DeepMind's Vice President of Drastic Research and Gemini co-tech lead Oriol Vinyals describes how artificial intelligence is moving from narrowly focused systems toward autonomous agents, and what challenges remain ahead.
According to Vinyals, AI is going through a fundamental transformation away from highly specialized systems and toward autonomous agents. Speaking on a company podcast, he explained that early AI systems like AlphaStar, which focused on playing StarCraft, were just the beginning of this development.
Today's large language models (LLMs) and multimodal systems serve as a kind of "CPU" - a foundation for more complex capabilities, Vinyals says. The next major step is giving these systems a "digital body" that allows them to interact independently with the (digital) world.
The limitations of scaling
A key challenge lies in the limitations of scaling, according to Vinyals. Simply building larger models is no longer enough, as improvements become exponentially harder to achieve. Vinyals compares it to cleaning a room: "The first 10 minutes that you spend tidying, it's going to make a massive difference. But once you're like 7 hours in, that extra 10 minutes, it's not going to make any difference at all."

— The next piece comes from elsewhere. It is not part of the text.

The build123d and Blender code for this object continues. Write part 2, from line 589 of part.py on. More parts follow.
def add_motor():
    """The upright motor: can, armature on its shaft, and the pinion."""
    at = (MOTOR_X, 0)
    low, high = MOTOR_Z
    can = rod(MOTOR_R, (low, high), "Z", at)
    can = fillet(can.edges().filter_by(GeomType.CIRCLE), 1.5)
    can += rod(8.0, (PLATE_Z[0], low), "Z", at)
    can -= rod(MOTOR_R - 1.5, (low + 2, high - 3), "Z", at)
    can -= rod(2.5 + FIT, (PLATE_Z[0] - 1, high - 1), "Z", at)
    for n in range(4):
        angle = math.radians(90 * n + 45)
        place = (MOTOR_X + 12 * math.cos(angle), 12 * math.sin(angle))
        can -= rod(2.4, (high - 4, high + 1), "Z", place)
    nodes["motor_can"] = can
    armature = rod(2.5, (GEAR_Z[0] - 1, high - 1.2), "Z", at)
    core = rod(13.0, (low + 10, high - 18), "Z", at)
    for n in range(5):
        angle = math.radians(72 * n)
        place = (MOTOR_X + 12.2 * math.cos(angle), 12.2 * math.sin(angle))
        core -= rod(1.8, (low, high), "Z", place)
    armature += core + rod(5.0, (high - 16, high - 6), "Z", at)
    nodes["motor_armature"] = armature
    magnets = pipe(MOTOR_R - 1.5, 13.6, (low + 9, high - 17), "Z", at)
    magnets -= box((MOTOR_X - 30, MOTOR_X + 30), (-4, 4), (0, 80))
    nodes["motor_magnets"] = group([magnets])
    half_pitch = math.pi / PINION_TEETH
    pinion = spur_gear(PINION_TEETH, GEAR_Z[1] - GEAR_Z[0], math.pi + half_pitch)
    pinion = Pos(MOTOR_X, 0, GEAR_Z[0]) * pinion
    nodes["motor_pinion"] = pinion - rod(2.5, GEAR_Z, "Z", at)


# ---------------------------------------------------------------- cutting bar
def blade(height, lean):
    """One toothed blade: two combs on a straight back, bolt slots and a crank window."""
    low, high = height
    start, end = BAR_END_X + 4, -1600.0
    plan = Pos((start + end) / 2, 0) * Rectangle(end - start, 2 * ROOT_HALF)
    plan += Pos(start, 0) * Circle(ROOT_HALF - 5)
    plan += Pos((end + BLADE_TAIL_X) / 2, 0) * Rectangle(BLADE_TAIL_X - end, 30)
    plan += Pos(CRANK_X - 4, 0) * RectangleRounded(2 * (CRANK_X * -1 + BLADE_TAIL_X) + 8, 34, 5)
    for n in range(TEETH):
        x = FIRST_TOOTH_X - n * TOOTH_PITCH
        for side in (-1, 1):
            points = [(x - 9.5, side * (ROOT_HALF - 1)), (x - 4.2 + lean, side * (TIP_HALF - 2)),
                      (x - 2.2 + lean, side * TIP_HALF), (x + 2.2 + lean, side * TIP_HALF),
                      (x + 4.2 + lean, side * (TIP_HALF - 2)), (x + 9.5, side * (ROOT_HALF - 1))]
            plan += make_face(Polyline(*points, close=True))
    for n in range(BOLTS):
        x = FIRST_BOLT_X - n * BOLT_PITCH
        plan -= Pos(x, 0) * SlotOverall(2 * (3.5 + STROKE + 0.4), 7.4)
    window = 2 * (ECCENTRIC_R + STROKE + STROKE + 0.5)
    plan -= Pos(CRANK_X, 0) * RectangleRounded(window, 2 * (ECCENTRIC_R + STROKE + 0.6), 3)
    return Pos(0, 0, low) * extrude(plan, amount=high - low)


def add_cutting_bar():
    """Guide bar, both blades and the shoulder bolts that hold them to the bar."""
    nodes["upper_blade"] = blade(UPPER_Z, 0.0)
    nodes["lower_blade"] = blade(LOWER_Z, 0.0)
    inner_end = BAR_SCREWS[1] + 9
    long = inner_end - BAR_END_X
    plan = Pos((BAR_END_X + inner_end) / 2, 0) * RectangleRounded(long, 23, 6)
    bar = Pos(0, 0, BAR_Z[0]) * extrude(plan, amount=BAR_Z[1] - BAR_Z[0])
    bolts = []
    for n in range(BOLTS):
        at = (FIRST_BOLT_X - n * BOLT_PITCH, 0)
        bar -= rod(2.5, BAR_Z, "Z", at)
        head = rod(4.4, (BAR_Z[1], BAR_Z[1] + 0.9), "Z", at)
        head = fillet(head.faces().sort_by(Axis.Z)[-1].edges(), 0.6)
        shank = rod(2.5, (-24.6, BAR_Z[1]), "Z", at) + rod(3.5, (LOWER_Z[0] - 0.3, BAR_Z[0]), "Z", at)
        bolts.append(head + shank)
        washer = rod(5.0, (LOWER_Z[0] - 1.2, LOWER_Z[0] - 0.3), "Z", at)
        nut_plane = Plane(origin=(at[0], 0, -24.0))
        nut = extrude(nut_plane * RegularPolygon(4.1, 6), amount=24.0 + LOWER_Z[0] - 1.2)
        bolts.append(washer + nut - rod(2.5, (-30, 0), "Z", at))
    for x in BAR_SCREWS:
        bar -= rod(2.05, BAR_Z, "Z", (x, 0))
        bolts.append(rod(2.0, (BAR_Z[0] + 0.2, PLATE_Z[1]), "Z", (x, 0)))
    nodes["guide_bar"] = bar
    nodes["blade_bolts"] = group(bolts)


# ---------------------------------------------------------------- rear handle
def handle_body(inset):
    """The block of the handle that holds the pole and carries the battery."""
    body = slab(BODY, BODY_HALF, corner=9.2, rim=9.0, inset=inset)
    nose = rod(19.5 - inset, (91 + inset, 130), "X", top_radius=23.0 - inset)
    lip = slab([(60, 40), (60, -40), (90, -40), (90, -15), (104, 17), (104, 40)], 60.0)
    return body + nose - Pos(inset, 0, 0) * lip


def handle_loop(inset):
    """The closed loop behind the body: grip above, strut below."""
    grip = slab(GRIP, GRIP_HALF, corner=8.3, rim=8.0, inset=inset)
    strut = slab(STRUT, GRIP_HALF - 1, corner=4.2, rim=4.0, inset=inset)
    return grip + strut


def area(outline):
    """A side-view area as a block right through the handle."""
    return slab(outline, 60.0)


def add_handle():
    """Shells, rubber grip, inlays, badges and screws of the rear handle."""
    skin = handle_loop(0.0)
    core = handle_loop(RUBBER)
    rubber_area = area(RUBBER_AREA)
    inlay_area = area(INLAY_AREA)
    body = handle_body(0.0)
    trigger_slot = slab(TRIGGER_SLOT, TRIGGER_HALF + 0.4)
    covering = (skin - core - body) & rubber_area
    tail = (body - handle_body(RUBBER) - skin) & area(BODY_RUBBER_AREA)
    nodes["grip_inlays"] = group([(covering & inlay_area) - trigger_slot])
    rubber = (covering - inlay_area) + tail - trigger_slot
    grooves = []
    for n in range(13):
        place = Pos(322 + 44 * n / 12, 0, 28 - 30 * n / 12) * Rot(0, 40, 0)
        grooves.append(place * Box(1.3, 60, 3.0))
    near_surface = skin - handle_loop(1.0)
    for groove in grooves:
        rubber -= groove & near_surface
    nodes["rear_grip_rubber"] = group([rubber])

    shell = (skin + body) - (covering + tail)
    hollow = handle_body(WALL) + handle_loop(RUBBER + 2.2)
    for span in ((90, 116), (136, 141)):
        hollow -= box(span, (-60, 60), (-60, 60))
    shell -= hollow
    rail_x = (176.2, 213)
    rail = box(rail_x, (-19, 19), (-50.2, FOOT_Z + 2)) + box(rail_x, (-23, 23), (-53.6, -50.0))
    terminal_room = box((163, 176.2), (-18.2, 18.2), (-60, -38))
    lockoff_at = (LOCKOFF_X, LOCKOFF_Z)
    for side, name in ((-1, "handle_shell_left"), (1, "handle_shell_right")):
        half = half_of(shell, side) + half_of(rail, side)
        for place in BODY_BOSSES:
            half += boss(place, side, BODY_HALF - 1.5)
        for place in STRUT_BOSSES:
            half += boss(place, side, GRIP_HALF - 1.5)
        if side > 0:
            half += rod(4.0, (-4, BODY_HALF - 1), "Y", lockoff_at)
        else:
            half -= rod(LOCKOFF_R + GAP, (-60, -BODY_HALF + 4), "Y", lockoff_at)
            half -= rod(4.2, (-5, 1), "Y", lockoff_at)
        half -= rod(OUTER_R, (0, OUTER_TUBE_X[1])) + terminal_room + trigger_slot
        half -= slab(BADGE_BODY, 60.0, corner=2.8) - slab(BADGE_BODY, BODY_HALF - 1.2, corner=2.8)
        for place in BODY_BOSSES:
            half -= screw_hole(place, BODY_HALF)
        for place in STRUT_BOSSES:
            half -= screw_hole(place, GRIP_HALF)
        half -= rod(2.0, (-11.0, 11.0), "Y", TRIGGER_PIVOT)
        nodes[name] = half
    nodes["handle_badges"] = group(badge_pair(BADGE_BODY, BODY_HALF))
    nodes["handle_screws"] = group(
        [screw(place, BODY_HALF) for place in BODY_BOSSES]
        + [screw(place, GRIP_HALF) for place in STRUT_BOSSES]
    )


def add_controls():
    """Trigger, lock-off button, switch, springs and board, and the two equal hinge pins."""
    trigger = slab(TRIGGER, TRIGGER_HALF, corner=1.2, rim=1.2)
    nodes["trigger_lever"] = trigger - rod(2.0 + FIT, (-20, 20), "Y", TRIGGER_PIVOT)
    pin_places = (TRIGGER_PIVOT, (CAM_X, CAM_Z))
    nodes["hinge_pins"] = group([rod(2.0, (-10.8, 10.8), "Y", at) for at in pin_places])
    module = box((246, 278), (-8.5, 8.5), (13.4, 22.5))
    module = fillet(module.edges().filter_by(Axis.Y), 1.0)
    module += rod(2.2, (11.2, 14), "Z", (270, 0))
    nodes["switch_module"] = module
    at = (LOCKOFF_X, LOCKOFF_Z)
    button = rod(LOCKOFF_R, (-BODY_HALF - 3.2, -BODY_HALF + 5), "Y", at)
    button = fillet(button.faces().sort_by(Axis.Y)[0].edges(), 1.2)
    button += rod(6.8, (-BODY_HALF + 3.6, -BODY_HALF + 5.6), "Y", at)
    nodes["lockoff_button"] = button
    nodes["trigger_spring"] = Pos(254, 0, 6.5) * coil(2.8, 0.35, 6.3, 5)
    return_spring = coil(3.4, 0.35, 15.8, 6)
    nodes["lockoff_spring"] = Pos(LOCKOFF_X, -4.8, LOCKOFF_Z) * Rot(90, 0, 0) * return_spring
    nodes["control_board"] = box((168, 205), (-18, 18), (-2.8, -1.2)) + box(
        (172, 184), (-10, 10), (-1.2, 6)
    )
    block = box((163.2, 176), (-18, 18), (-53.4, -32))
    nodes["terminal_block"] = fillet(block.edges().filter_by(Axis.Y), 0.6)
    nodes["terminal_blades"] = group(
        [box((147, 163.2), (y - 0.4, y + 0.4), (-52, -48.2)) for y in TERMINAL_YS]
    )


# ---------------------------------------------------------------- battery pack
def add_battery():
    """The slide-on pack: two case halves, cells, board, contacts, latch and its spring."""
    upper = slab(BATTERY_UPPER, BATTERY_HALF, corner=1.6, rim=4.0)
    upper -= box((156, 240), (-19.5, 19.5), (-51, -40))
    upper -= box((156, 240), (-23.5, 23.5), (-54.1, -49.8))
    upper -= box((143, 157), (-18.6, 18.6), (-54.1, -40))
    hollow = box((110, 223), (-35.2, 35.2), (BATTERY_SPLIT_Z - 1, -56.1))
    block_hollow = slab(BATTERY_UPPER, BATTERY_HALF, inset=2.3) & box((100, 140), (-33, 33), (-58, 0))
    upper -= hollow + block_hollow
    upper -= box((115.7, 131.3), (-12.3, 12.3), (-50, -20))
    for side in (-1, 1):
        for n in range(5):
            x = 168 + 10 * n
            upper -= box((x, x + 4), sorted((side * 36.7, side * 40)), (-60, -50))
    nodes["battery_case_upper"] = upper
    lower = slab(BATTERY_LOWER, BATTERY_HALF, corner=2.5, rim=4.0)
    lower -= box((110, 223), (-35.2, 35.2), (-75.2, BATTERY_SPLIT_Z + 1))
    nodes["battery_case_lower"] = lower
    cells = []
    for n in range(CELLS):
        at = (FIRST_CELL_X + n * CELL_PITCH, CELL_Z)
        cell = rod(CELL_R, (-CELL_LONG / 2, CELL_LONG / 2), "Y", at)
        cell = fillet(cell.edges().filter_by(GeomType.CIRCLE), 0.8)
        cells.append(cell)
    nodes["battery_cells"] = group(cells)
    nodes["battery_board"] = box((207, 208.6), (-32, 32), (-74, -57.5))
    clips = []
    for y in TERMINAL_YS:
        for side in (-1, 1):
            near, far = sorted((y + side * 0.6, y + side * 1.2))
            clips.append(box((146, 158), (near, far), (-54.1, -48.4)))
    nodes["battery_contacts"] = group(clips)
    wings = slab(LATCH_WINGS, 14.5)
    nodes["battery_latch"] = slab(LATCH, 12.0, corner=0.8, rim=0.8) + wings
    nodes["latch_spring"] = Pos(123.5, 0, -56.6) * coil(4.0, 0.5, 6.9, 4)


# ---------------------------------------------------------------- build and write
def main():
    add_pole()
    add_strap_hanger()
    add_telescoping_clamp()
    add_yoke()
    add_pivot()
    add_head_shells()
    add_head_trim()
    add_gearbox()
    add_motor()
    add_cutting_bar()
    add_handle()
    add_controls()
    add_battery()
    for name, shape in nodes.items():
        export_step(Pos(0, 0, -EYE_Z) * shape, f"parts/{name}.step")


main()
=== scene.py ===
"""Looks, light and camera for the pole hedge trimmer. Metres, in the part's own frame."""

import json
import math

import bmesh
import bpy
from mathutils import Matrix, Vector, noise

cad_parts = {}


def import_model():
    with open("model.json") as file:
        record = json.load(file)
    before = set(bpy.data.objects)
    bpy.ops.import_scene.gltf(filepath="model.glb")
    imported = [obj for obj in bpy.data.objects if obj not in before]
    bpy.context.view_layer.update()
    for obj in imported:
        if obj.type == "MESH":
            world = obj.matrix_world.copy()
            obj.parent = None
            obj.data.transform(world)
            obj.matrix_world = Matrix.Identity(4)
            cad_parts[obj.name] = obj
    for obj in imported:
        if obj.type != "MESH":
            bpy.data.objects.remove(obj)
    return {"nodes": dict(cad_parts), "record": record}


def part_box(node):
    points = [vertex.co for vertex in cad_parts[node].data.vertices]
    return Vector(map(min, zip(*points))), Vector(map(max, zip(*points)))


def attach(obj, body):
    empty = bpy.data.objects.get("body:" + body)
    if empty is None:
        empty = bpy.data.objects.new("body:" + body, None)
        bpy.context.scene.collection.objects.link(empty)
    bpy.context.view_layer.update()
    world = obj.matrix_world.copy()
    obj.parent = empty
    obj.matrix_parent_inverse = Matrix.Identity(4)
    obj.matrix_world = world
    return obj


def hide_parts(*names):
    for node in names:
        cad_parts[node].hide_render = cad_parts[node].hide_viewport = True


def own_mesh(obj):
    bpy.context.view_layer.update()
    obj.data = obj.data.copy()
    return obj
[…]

Training data is also becoming scarce. Vinyals says DeepMind is experimenting with synthetic data and untapped data sources like videos: "There's a lot of it. And we haven't quite seen a moment of take all the video data where you probably can derive a lot of knowledge, a lot of laws of physics, a lot of how the world works, even if there are no words associated with the videos necessarily, and extract that knowledge."
First steps with Gemini 2.0
With Gemini 2.0, Google DeepMind has introduced initial capabilities toward autonomous agents. According to Google's demos, the system can navigate browsers, write code, and act as a "companion" in games. But these abilities are just the beginning: "There are a lot of steps. But if you just fast-forward, anything a human can do on a browser, these things can do in principle. And then if you make them really understand what you want and really good through thinking and other techniques, they'll get better and better," says Vinyals.

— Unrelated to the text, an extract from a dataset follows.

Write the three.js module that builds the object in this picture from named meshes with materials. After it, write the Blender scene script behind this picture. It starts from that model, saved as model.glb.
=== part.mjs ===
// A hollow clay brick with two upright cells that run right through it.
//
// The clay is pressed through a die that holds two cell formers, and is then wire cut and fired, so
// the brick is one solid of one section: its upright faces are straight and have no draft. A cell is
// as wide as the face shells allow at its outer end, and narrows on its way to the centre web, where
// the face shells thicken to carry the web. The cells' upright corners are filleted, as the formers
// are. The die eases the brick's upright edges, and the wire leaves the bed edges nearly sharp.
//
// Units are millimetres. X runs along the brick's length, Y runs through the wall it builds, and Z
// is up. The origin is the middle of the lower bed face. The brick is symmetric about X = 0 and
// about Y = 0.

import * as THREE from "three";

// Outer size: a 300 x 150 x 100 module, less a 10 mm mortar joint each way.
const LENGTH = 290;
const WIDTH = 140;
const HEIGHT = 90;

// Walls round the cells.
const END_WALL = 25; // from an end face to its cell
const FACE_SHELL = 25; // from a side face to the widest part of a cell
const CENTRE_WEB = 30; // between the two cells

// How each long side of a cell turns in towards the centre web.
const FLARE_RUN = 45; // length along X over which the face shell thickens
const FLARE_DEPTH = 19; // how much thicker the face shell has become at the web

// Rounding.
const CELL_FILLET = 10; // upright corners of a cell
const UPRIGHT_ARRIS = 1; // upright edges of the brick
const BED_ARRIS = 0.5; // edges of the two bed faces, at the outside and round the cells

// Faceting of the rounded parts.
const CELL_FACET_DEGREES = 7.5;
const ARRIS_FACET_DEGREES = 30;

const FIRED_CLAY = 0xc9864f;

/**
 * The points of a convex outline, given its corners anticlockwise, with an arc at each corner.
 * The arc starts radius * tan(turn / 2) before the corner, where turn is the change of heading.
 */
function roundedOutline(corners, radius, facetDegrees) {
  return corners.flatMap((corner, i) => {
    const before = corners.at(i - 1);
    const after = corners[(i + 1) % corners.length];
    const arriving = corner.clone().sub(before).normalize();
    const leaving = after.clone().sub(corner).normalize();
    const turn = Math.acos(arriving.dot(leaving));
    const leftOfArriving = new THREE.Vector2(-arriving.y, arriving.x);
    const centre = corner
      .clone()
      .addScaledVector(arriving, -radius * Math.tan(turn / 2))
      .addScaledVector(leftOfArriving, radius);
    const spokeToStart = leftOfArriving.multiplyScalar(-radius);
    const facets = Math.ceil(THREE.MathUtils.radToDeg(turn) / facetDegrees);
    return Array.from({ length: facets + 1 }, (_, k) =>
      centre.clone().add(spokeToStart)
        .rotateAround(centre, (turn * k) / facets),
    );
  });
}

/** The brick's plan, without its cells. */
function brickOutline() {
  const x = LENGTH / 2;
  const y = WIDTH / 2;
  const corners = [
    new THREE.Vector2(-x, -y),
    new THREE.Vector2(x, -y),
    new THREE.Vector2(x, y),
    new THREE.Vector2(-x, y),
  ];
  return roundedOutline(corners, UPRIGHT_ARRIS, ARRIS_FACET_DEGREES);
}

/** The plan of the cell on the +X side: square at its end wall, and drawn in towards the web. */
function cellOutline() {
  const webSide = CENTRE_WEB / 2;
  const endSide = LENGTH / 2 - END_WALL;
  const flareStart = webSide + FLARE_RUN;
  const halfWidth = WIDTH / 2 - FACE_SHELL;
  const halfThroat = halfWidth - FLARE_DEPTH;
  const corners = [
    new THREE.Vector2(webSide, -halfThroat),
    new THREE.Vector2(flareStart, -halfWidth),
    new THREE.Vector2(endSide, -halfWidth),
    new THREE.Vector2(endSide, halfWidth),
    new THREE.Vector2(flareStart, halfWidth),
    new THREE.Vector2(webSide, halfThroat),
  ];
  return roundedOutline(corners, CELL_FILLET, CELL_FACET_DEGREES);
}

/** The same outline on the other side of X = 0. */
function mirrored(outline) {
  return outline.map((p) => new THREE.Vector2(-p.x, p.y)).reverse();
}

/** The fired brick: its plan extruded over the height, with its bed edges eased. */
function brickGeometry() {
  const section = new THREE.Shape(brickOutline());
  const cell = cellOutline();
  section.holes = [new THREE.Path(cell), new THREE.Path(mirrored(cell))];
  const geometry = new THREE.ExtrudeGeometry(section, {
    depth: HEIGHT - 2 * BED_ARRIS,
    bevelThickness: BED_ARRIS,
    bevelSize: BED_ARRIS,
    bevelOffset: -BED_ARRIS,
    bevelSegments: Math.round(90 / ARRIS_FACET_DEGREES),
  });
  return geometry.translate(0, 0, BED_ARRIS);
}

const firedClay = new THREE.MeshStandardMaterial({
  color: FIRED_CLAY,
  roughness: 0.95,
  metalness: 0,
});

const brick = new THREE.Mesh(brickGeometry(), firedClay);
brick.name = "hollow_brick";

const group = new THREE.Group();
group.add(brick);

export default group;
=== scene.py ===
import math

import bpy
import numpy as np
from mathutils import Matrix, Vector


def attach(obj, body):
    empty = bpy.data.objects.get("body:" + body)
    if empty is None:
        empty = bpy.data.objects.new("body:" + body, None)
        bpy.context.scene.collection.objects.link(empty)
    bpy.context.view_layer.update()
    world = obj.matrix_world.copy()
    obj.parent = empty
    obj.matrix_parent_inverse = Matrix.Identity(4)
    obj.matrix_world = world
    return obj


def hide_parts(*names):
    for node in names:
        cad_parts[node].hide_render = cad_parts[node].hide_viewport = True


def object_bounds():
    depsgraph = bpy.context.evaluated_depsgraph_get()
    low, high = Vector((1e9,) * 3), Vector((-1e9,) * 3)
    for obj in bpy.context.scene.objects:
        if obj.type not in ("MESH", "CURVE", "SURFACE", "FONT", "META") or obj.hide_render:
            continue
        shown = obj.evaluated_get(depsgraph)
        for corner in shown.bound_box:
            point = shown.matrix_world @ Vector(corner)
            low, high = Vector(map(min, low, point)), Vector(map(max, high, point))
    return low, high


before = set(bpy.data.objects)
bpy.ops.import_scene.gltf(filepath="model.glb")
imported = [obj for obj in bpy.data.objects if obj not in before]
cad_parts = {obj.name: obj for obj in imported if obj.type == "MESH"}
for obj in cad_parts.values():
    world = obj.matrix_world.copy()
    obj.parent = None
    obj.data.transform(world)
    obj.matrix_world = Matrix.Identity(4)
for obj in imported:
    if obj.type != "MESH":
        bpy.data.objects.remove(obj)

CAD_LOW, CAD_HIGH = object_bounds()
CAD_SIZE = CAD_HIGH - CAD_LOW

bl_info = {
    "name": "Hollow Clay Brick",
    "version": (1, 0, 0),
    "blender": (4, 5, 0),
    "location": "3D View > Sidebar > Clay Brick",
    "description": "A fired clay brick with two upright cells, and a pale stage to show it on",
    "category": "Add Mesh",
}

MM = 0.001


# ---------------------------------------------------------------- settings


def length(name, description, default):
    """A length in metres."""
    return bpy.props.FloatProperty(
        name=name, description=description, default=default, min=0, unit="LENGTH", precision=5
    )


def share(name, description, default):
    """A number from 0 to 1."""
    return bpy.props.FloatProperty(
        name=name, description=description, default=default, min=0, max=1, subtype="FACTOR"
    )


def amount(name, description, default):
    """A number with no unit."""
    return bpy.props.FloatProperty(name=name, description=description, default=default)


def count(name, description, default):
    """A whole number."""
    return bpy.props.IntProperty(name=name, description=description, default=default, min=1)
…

The vision extends further: DeepMind is working to give agents capabilities like planning, logical thinking, and different types of memory. While Vinyals draws parallels to the human brain, he emphasizes that artificial systems might take entirely different approaches better suited to computers.
AGI, Agents and AlphaFold
On the development of Artificial General Intelligence (AGI), Vinyals takes a measured view: "If 10 years ago, 5 years ago even, I would have been given the models today, and I would say, look, there's a secret lab, this is a model, play with it and tell me if you think this is actually close to a general intelligence; I would have claimed, oh, yeah, that comes from a future where AGI basically either has happened or I can see that this is very close to it. So the closer you are, the more you find, oh, but it hallucinates. Of course, that's very important. But I think, just zooming out, it just feels like, ok, it's getting pretty close."
He expects initial breakthroughs mainly in scientific areas with clear success criteria, as was the case with AlphaFold. "And we've seen a good example very recently, of course, with AlphaFold. So in that sense, from a domains perspective, we honestly have seen some examples already of narrow but superintelligent system. AlphaFold was only doing that. And I think probably that's the domains to think about where we're going to start seeing superintelligence, even from the general sort of capabilities these models have. You might need to do some specialization. And again, it might be worth it," says Vinyals. "Was it worth it to solve protein folding? Absolutely, right? But I think that's a good test to use."